In 1967, Hollandsche Societeit joined forces with Amstleven (Amsterdamse Maatschappij van Levensverzekeringen NV, a life insurance company set up in 1892) to form a new company called Delta. The combination considerably strengthened its position in the Dutch insurance and investment markets. Two years later, in 1969, the merger between Delta and Nedlloyd led to a further reinforcement and widening of the product range to include general insurance. The new listed company Delta Lloyd NV operated in the Dutch market through insurance intermediaries.

In the increasingly competitive national and international insurance world, the highly profitable Delta Lloyd was regarded as an attractive partner. In 1973, UK-based Commercial Union, a prominent insurer with an extensive international network, acquired the shares. This move opened up new opportunities for Delta Lloyd, which continued to operate autonomously in the Dutch market under its own brand name. Since the summer of 2002, after several mergers, the Group’s principal shareholder is called Aviva plc. Aviva, with a staff of 59,000, is European market leader and the fifth largest insurance group worldwide.

Distribution power

In the 1990s Delta Lloyd mapped out a clear new course. As a medium-sized insurer with a single distribution channel – the insurance intermediaries – Delta Lloyd aimed to develop into a company with a top position in the market. To achieve this, Delta Lloyd decided to reinforce its distribution power through the multi-channel concept and to expand its sales market.

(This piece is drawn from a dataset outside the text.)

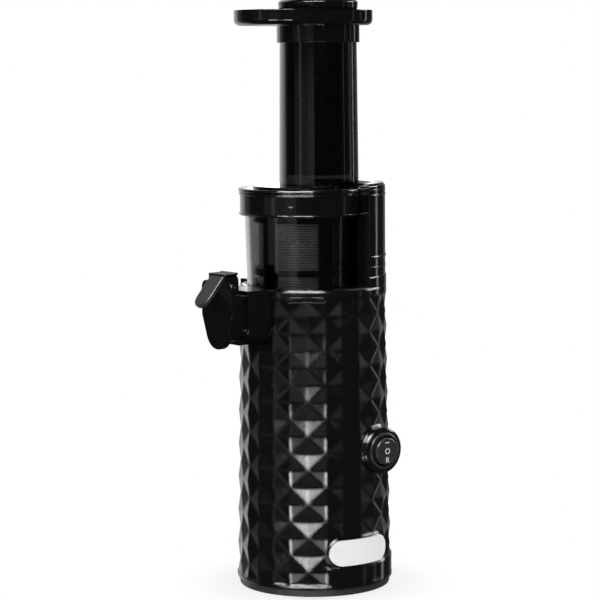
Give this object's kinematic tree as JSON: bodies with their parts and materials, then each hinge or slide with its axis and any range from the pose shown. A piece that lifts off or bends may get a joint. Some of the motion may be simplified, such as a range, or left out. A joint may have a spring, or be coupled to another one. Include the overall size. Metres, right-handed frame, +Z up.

Improving access to customers is perceived within Delta Lloyd as the key to success in the insurance market. In 1999, Delta Lloyd merged with NUTS OHRA Management, thereby bringing a direct writer under its roof. In addition, both NUTS and OHRA contributed large health insurance portfolios. Following this merger, Fonds NutsOhra has an interest of 8% in Delta Lloyd Group while Aviva holds 92% of the shares. In 2003, Delta Lloyd and ABN AMRO Bank established a joint venture in which Delta Lloyd acquired a majority stake of 51%. The joint venture has the exclusive right to sell insurance products through the distribution network of ABN AMRO Bank in the Netherlands.

At the end of March 2007, with retroactive effect from 1 January 2007, the takeover of Erasmus – part of German-based Wüstenrot & Württembergische – by Delta Lloyd Insurance became a reality. The transaction is in line with the aspiration to strengthen Delta Lloyd Group’s position in the Dutch insurance market.

Delta Lloyd Group and CZ reached agreement on a strategic alliance in July 2007. From 1 January 2009, CZ will take over, as risk bearer, the health insurance business of Delta Lloyd Group. The alliance opens up excellent strategic prospects: access to 3.3 million health insurance customers and a market share of 20%.

Customers in the Netherlands are now served through three distribution channels and three related brands: Delta Lloyd via the independent insurance intermediaries, OHRA via the direct channel and ABN AMRO Insurance via the Dutch branches of ABN AMRO Bank.

Expansion

In the early 1990s Delta Lloyd purchased the Dutch branch of a foreign bank, and continued the operation under the name Delta Lloyd Bank. In addition, Delta Lloyd sought expansion abroad, acquiring several companies in Germany, including Berlinische Lebensversicherung and Gries & Heissel Bankiers. These acquisitions, together with Delta Lloyd Investment Managers, form Delta Lloyd Germany. In Belgium, Delta Lloyd Life, which arose from the merger of a number of smaller companies in 1991, managed to secure a top ten position in the local life market within a few years. This success is attributable primarily to the leveraging of the important brokerage channel and the simultaneous creation of a strong distribution franchise: Delta Lloyd Bank. In Belgium, Delta Lloyd Bank has built a medium-sized bank branch network through the merger of Bankunie, Bank Limburg and Bank Nagelmackers 1747 as well as the opening of new sales outlets.

Market leadership

By the start of the 21st century the Amsterdam-based life insurer founded in 1807 had developed into a prominent full financial service provider that is active in the Netherlands, Belgium and Germany. Delta Lloyd Group offers a broad range of products and services through the distribution channel of the personal and commercial customer’s choice.

With its multi-channel and multi-label strategy Delta Lloyd Group has secured a strong position among the leading Dutch insurers. And the first successful steps have been taken in the promising markets of Germany and Belgium. Delta Lloyd Group aims to develop rapidly in the coming years into a leading financial service provider in these countries as well.